Though less holistic than work in Iowa, other states have also taken important steps to increase worker training standards and opportunities. For example, in response to their state’s changing needs, Arkansas and California expanded and tailored their personal care aide curriculum training requirements. Others, like Wisconsin, funnel funds to direct care worker training programs in an effort to grow access to quality programs.
Creating Career Pathways
A lack of meaningful career advancement opportunities is a major impediment to Colorado’s ability to attract and retain a quality direct care workforce. This gap is preventing workers from expanding their skills, growing their paychecks, and taking on increased responsibility. To address this problem, states are utilizing existing infrastructure to develop new opportunities. For example, Washington state leverages their workforce development councils to create new career ladders. Massachusetts developed a separate Extended Care Career Ladder Initiative, and invested $5 million to encourage “nursing homes and home care agencies to collaborate with community based organizations, career centers, local workforce investment boards and community colleges to improve knowledge and skills for staff and to provide career ladder opportunities.”

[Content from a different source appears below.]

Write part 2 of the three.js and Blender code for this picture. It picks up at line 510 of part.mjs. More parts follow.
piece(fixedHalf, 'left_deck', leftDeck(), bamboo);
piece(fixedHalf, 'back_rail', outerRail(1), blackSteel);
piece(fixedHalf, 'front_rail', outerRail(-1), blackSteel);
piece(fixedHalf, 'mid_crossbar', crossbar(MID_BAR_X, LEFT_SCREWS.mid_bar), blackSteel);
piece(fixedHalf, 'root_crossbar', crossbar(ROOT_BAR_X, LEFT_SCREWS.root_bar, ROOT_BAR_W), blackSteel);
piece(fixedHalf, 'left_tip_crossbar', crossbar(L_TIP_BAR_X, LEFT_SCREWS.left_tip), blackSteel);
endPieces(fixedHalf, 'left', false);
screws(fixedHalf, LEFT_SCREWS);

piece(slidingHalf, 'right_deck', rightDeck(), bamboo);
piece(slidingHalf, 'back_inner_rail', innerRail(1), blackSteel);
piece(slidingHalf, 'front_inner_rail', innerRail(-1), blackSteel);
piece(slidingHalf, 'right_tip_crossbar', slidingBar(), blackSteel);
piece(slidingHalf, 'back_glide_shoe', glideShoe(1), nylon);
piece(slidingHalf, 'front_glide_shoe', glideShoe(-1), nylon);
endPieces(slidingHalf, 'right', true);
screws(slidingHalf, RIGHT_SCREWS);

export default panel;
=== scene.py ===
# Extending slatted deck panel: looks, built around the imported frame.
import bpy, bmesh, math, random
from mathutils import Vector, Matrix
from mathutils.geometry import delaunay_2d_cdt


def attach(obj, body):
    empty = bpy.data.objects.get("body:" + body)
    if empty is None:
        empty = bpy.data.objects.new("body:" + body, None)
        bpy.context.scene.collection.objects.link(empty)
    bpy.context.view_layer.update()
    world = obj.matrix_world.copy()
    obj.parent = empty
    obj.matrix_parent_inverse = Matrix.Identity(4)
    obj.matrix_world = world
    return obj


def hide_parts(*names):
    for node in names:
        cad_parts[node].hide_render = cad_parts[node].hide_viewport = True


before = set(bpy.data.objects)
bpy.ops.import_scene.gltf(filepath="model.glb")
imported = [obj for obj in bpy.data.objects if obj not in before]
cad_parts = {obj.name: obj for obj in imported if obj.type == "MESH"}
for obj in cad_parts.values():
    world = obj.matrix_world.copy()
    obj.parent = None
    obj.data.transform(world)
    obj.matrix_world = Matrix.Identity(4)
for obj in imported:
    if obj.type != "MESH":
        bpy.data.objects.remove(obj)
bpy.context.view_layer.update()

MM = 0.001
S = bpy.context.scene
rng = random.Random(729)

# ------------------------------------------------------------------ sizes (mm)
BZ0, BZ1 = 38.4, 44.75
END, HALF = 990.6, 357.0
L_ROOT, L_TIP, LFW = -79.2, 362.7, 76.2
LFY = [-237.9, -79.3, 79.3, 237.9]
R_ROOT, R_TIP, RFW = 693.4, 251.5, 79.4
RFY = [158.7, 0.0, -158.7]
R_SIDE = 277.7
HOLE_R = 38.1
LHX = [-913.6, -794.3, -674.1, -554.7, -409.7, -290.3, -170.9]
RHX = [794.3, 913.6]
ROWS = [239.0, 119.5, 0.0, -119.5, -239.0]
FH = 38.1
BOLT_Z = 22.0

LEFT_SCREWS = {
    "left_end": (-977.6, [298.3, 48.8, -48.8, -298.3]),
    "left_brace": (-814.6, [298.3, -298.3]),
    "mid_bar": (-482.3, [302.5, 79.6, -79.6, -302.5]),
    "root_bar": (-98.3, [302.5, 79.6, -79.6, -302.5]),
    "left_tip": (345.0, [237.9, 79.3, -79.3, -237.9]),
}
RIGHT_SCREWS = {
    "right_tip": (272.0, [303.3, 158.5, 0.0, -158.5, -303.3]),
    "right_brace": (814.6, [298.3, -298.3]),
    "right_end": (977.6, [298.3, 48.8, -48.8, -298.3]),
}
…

As part of these efforts, some states are also developing new direct service positions which require more training, entail greater responsibility, and have higher rates of pay. New York City, for example, piloted a home care, field support position. Individuals in these positions provided peer-to-peer support and mentorship for new direct care workers. When evaluated, organizations which hired for these positions had a 10 percent lower turnover rate. However, without additional funding, the pilot ended. More successful and sustained efforts like those in Indiana allow certified nursing assistants who receive additional training to administer routine medications. Higher wages come with these increased responsibilities.
Increasing Worker Protections
Direct service work is often challenging, but overlooked. To ensure workers have the support they need to thrive, cities and states have adopted different supports for these workers:
To further support direct care workers, New York City created a new Paid Care Division within the Office of Labor Policy and Standards. Created in 2016, the division develops policies regarding the paid care workforce and educates paid care workers about their rights and available resources. The Division also enforces worker rights and offers a centralized location for employees to lodge workplace complaints. As Mayor de Blasio noted, the department works to “actively address — through referrals to direct service providers, policy advocacy, and research — the poor working conditions and the high rate of workplace law violations faced by paid care workers.”
Several states, including Illinois, Hawaii, California, New York, and Nevada have also created Domestic Workers’ Bills of Rights. Often inclusive of workers beyond solely direct care—including housekeepers and nannies—these efforts offer different supports to workers—including protections from harassment, defined overtime regulations, and civil rights enforcement mechanisms.
To meet the state’s growing long-term care needs, Colorado must develop a strong direct service workforce. To do this, several large hurdles need to be addressed, including low wages, poor training, and limited career ladders. Developing solutions to these various needs will be complicated, however, Colorado can learn from research and efforts in other states, individualize solutions, and create tailored responses to support our caring workforce.